Saturday, May 4, 2013

The Laws Have Failed? That Means We Need More Laws and Bigger Laws!

When a law is passed and/or a government program is launched, and it fails, miserably and undeniably, to achieve its stated goals, the people who backed it generally take one of two courses – they pretend it never happened, or they say it failed because it didn’t go far enough, so therefore we need a new program that is even bigger (and, of course, costlier) or a new law that is even more restrictive.

The example are numerous. Many Democrats tell us that the reason the stimulus, after four years, has failed to produce a genuine recovery is because it was too small. A trillion dollars is chump change, they argue.

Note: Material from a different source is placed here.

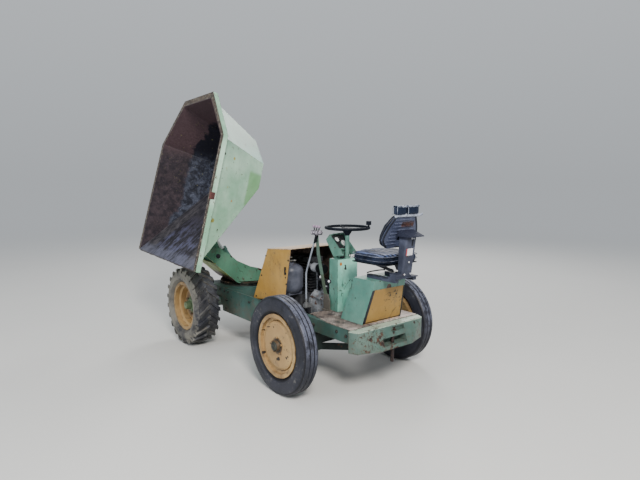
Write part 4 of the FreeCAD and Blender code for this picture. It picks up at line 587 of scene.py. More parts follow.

Why are public schools such miserable failures? Quite obviously because we aren't spending enough money. When graphs showing the tremendous increases in spending are produced, the answer is simply, "It isn't enough."

I was reminded of this because I heard again an argument I've often heard before (and once believed) about gun control. It is often pointed out that the places that have very high murder rates (e.g., Chicago) also have very tough gun laws. The response is that that is why we need national gun laws -- because guns can be brought into Chicago from other states that have weaker laws. Here's an example of that argument:
Illegal gun traffickers often buy weapons in states with weak laws that end up recovered in crimes in other states. A report published by Mayors Against Illegal Guns (MAIG) found that states with a number of important gun laws had significantly lower rates of “crime gun exports” — where a firearm sold by a dealer in one state is later found at a crime scene in a different state — than states without these laws.
Actually, the report seems to be rather flawed, since it would obviously track 'exports' only of guns that are sold legally, and what seems likely is that states with tough gun laws probably have higher proportions of illegal sales of guns that might or might not end up in another state.

But putting that aside, the idea seems to be that if Indiana had tougher laws, then Chicago would have fewer murders. The problem is that that presupposes that guns are not sold illegally on Chicago streets every day. Of course they are -- drugs are sold quite openly, why not guns?

And drugs, of course, are just as illegal in Indiana as in Chicago.

But the only acceptable solution to the failure of existing gun laws, we are told, is to make the laws even tougher and to apply them throughout the country. 

Except ... we have had very strong drug laws on a national basis for almost a hundred years now -- why then are drugs still prevalent?